Menier Chocolate Factory, 04/10/24


Credit: Tristram Kenton

Final rating: ★ ★ ☆ ☆ ☆


This was a really strange evening at the theatre for me. It was as if I’d gone to watch a play in a different country in a foreign language, because with almost every joke the audience around me were lapping it up and laughing to extreme, meanwhile I was sat there wondering what was so funny. This play is a new adaptation of a Victorian farce from 1890 by Arthur Wing Pinero. To me, however, it felt like it was very much stuck in that time period and the comedy just didn’t land.


Nancy Carroll’s adaptation has the cast come on with musical instruments, and throughout they play short bursts of music and sing about events that have just unfolded on stage. This was a nice element, if a little jarring or forced at times. But it was the story itself that I thought also didn’t really work.


The wife of the Cabinet Minister, Lady Kitty Twombley, has run out of money after over-indulging in her extravagant tastes in fine interiors and lavish dresses. Instead, she has to enlist the help of some unscrupulous loan sharks in the form of Fanny and Bernard Lacklustre (Phoebe Fildes and Laurence Ubong Williams). It was these characters I found myself caring about the most, rather than the titular Cabinet Minister (Nicholas Rowe) who actually featured barely at all, and their array of children and cousins. In traditional farce style, characters hide, overhear, and manipulate information that sometimes backfires and leads to comic mishaps or misunderstandings. But even these moments didn’t have any sense of ‘in-jokes’ for the audience, as it all felt very forced.


The saving grace were the Macphails – two characters which I believe were new additions written by the adapter – who live at the castle where the second half of the action takes place. Dillie Keane’s elderly, brutish and unforgiving Scottish Lady Macphail was fun, as was Matthew Woodyatt’s bumbling and oblivious Colin Macphail, who was a bit too obsessed with his mother.
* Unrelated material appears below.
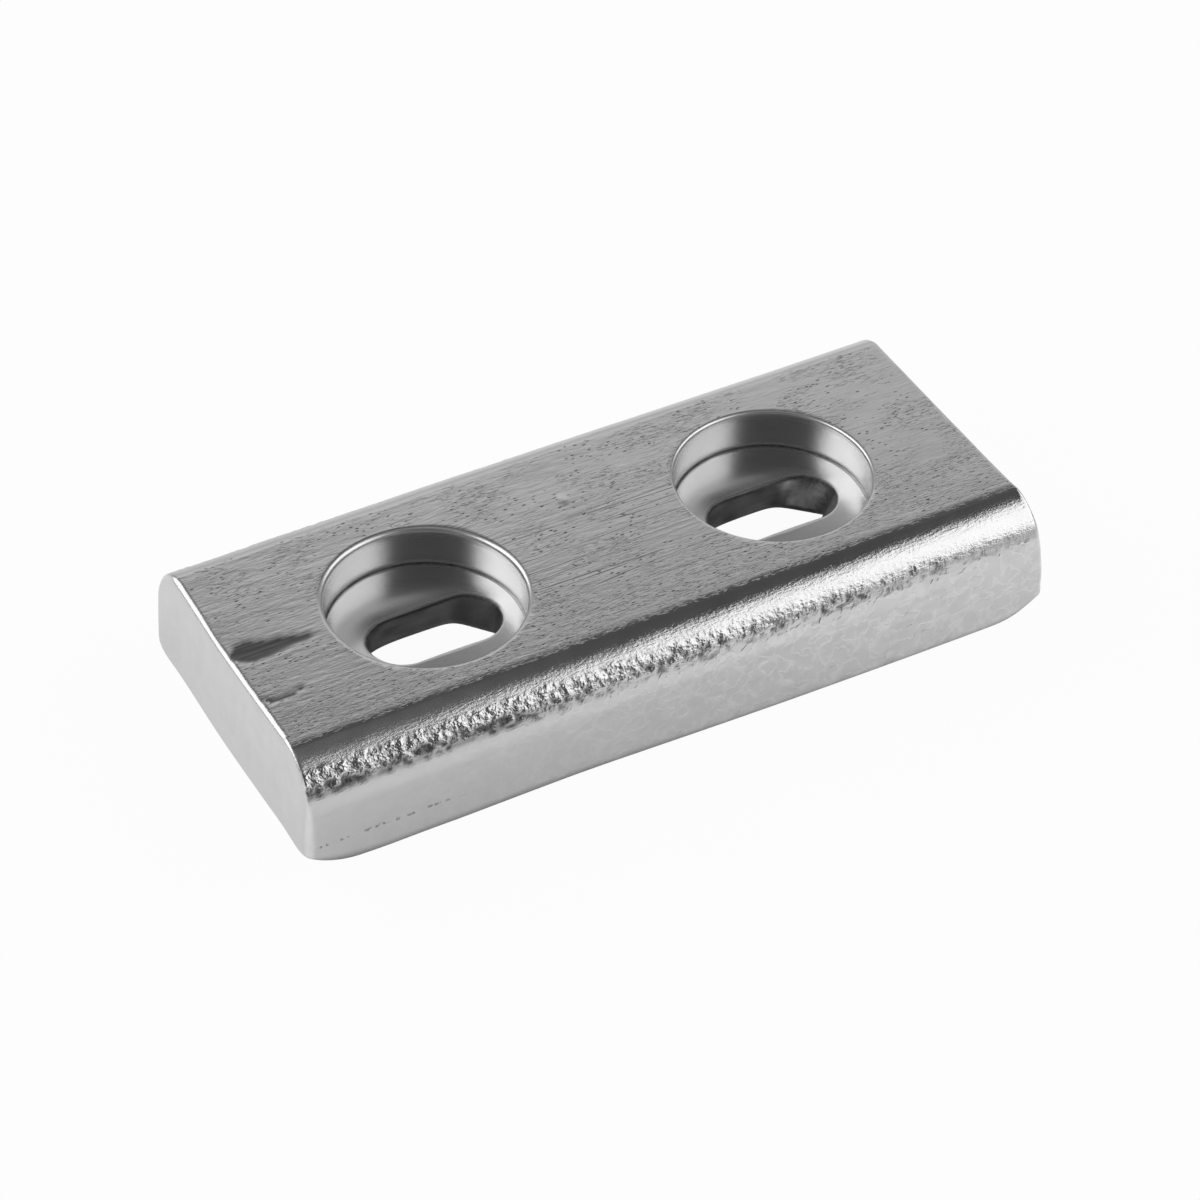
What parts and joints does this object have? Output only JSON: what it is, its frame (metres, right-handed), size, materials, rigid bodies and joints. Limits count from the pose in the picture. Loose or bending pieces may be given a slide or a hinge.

The set was simply fine. It was nothing to shout home about (and certainly not on the same level as The Baker’s Wife which I saw at the Menier a few weeks prior). The conclusion felt entirely predictable and to be honest unearned, with information about a government canal construction project only really mentioned right at the end, which led to the ultimate downfall of the main villain Bernard (or Cyngen, a name he adopts in an attempt to become a better social climber) Lacklustre. Some of the cast struggled to make an impact for me (Joe Edgar gave a very nervous and stilted performance as rich boy Brooke Twombley, and I found Sara Crowe as the Countess of Drumdurris also quite grating).


I was glad to have watched it, but ultimately this production greatly failed to live up to its hype (having had some extremely good reviews from newspaper theatre critics). It wasn’t really about the perils of being a cabinet minister at all (apart from a few gimmick jokes about how modern parliament is like a jungle) and instead a relatively basic portrait of the art of social climbing.